- Adv -
Secondo una nuova ricerca apparsa su The Journal of Clinical Endocrinology & Metabolism, un trattamento prolungato con denosumab è associato a una riduzione del tasso di fratture non vertebrali. In particolare lo studio di fase 3 FREEDOM ha mostrato una riduzione significativa del rischio di fratture vertebrali, non vertebrali e dell’anca nelle donne con osteoporosi post-menopausa trattate per 3 anni con il farmaco, rispetto a placebo.

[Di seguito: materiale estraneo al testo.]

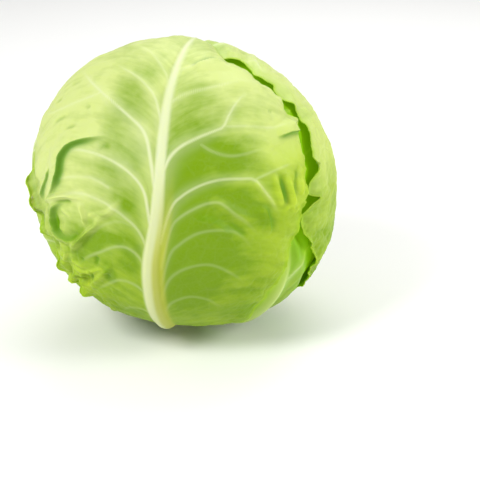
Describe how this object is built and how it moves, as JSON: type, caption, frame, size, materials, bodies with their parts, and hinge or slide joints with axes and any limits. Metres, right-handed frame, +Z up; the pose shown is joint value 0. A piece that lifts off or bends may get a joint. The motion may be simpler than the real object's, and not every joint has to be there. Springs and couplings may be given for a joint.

I risultati del FREEDOM Extension, che ha analizzato l’effetto dell’uso di denosumab nei 7 anni successivi, dimostrano che il trattamento fino a 10 anni con il farmaco è associato a ulteriore riduzione dei tassi di fratture non vertebrali rispetto ai primi 3 anni.
«Questi dati supportano la somministrazione di denosumab a lungo termine nelle donne in post-menopausa con osteoporosi e un T-score di densità minerale ossea dell’anca minore di 1,5 per migliorare la forza ossea e minimizzare il rischio di fratture da fragilità» afferma il primo autore Serge Ferrari, del Geneva University Hospital, in Svizzera. Lo studio ha coinvolto più di 4.000 donne tra i 60 e i 90 anni arruolate in 172 centri, 2.343 hanno continuato a prendere denosumab (gruppo long-term) mentre 1.731 sono state trattate con un placebo (gruppo cross-over). Complessivamente, i tassi di fratture non vertebrali sono stati 2,15 negli anni 1-3 e 1,53 negli anni 4-7. Nel gruppo long-term i tassi sono stati di 1,98 negli anni 1-3 e 1,44 negli anni 4-10. Inoltre, il tasso di osteonecrosi della mandibola è stato di 0,05 (12 casi), mentre quello di frattura femorale atipica 0,01 (2 casi) per 100 anni-paziente. Se le donne in menopausa non ricevono alcun trattamento, il rischio di incorrere in fratture non vertebrali aumenta con il passare del tempo. I risultati dello studio mostrano quindi che raggiungendo un più alto valore di T-score di densità minerale ossea, grazie al trattamento con denosumab, il rischio si riduce. «Prendendo in considerazione il rischio di fratture vertebrali dopo l’interruzione prematura del trattamento e un’ulteriore riduzione del rischio con la terapia a lungo termine, queste osservazioni sottolineano i benefici e la necessità di mantenere il trattamento nei pazienti ad alto rischio» concludono gli autori.
J Clin Endocrinol Metab. 2019 May 24. pii: jc.2019-00271. doi: 10.1210/jc.2019-00271.